Propozycję, żeby Jan Paweł II stał się patronem naszego pojednania, „zwłaszcza w rodzinie i polityce”, złożył w Katowicach arcybiskup Wiktor Skworc.
Abp Wiktor Skworc 27 kwietnia 2014 r. w katedrze w Katowicach Przemysław Kucharczak /GN W czasie Mszy św. dziękczynnej za kanonizację Jana XXIII i Jana Pawła II w katedrze Chrystusa Króla w Katowicach, abp Wiktor Skworc przypomniał wydarzenia z 13 maja 1981 roku. Papieża dosięgły wtedy w Rzymie kule zamachowca.

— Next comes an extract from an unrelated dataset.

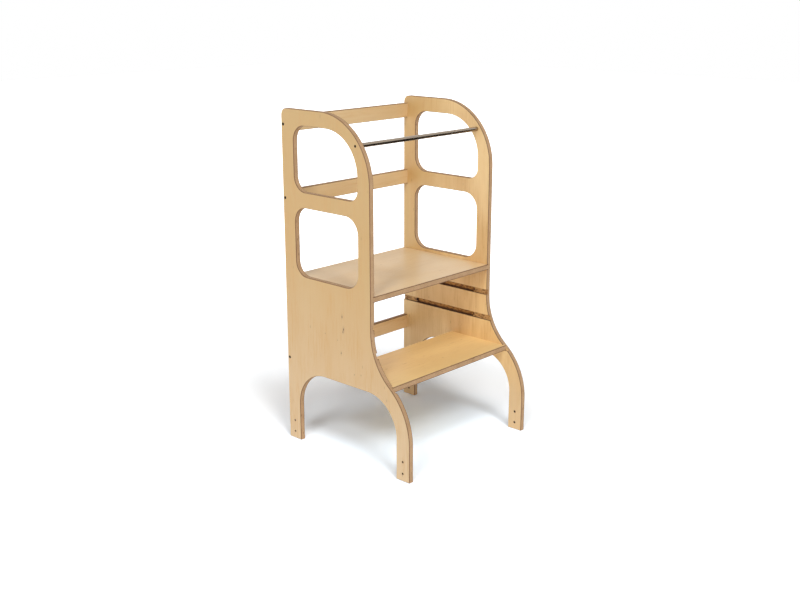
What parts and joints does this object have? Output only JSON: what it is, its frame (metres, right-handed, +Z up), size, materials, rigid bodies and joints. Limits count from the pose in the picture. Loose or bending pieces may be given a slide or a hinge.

- Już czwartego dnia po zamachu, jeszcze bardzo osłabiony, Jan Paweł II nagrywa w klinice Gemelli Anioł Pański. I mówi: „Modlę się za brata, który mnie zranił, a któremu szczerze przebaczyłem”. To jest miłosierdzie Boże w działaniu. Bóg nie tylko przebacza nam grzechy, ale chce nas uzdolnić do tego, byśmy przebaczeniem obdarzali naszych winowajców - powiedział arcybiskup katowicki. - Może trzeba, byśmy Jana Pawła II przyzywali także jako patrona pojednania, czy to w relacjach osobistych, czy publicznych. Może zwłaszcza w rodzinie i w polityce-– zaproponował.
Arcybiskup Skworc uważa, że Jan Paweł II powinien być traktowany jako patron pojednania nie tylko w skali Polski, ale całego świata.
- Nie wolno nam zapomnieć tych słów, nie wolno nam nie próbować odtwarzać w życiu tej postawy: „modlę się za siostrę, za brata, który mnie zranił”. Tym bardziej nie wolno, kiedy porównamy proporcje zranień. Przez taką modlitwę wchodzimy na drogę przebaczenia, na szlak miłosierdzia - powiedział.